From 0076f0f617d73e8c1a4415a375c4e0eff9e7103d Mon Sep 17 00:00:00 2001
From: kadarakos <kadar.akos@gmail.com>
Date: Wed, 29 Jun 2022 06:58:47 +0000
Subject: [PATCH] span predictor device fix

---
 spacy/ml/models/span_predictor.py | 15 +++++++++++----
 1 file changed, 11 insertions(+), 4 deletions(-)

diff --git a/spacy/ml/models/span_predictor.py b/spacy/ml/models/span_predictor.py
index 378b79e9b..d44e632bd 100644
--- a/spacy/ml/models/span_predictor.py
+++ b/spacy/ml/models/span_predictor.py
@@ -182,11 +182,12 @@ class SpanPredictor(torch.nn.Module):
             torch.Tensor: span start/end scores, (n_heads x n_words x 2)
         """
         # If we don't receive heads, return empty
+        device = heads_ids.device
         if heads_ids.nelement() == 0:
             return torch.empty(size=(0,))
         # Obtain distance embedding indices, [n_heads, n_words]
         relative_positions = heads_ids.unsqueeze(1) - torch.arange(
-            words.shape[0]
+            words.shape[0], device=device
         ).unsqueeze(0)
         md = self.max_distance
         # make all valid distances positive
@@ -210,20 +211,26 @@ class SpanPredictor(torch.nn.Module):
             dim=1,
         )
         lengths = same_sent.sum(dim=1)
-        padding_mask = torch.arange(0, lengths.max().item()).unsqueeze(0)

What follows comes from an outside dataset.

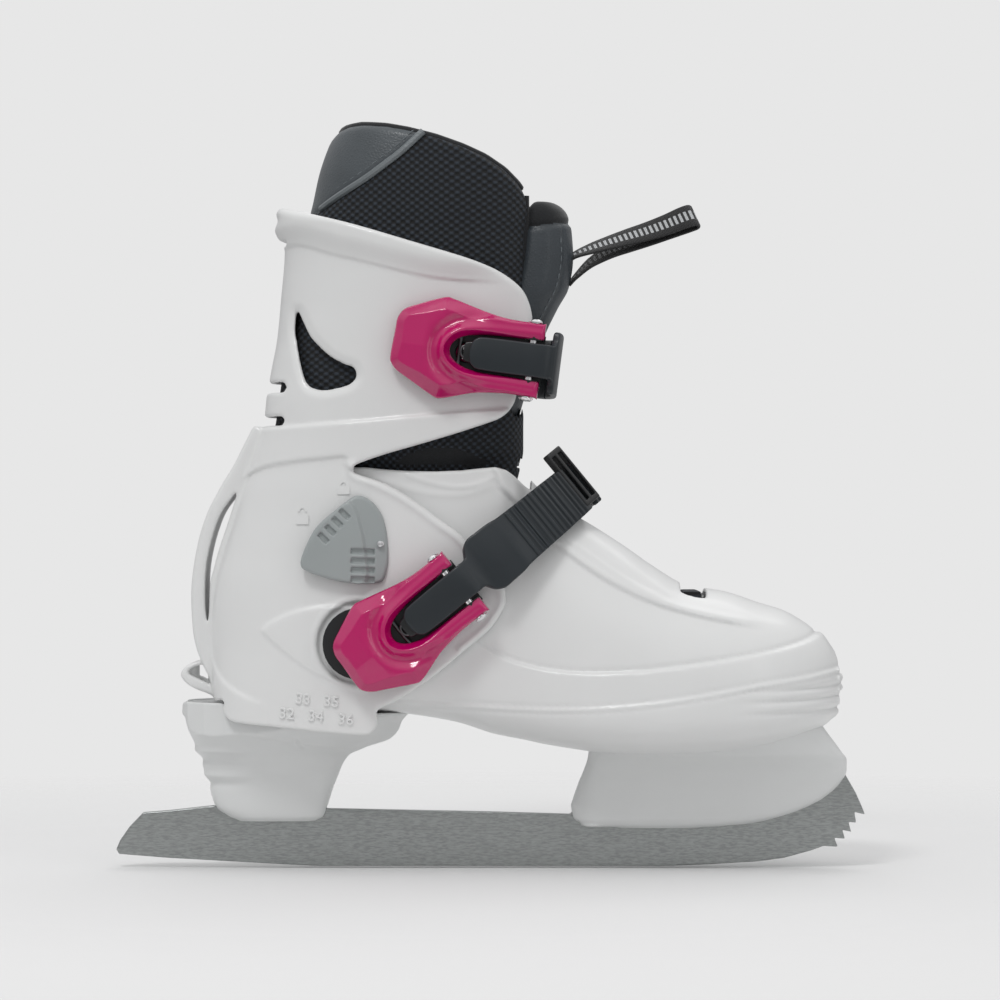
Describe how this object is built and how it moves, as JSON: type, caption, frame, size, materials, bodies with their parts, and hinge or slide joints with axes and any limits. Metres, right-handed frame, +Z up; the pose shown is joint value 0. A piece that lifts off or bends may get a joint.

+        padding_mask = torch.arange(
+            0, lengths.max().item(), device=device
+        ).unsqueeze(0)
         # (n_heads x max_sent_len)
         padding_mask = padding_mask < lengths.unsqueeze(1)
         # (n_heads x max_sent_len x input_size * 2 + distance_emb_size)
         # This is necessary to allow the convolution layer to look at several
         # word scores
-        padded_pairs = torch.zeros(*padding_mask.shape, pair_matrix.shape[-1])
+        padded_pairs = torch.zeros(
+            *padding_mask.shape, pair_matrix.shape[-1], device=device
+        )
         padded_pairs[padding_mask] = pair_matrix
         res = self.ffnn(padded_pairs)  # (n_heads x n_candidates x last_layer_output)
         res = self.conv(res.permute(0, 2, 1)).permute(
             0, 2, 1
         )  # (n_heads x n_candidates, 2)
 
-        scores = torch.full((heads_ids.shape[0], words.shape[0], 2), float("-inf"))
+        scores = torch.full(
+            (heads_ids.shape[0], words.shape[0], 2), float("-inf"), device=device
+        )
         scores[rows, cols] = res[padding_mask]
         # Make sure that start <= head <= end during inference
         if not self.training: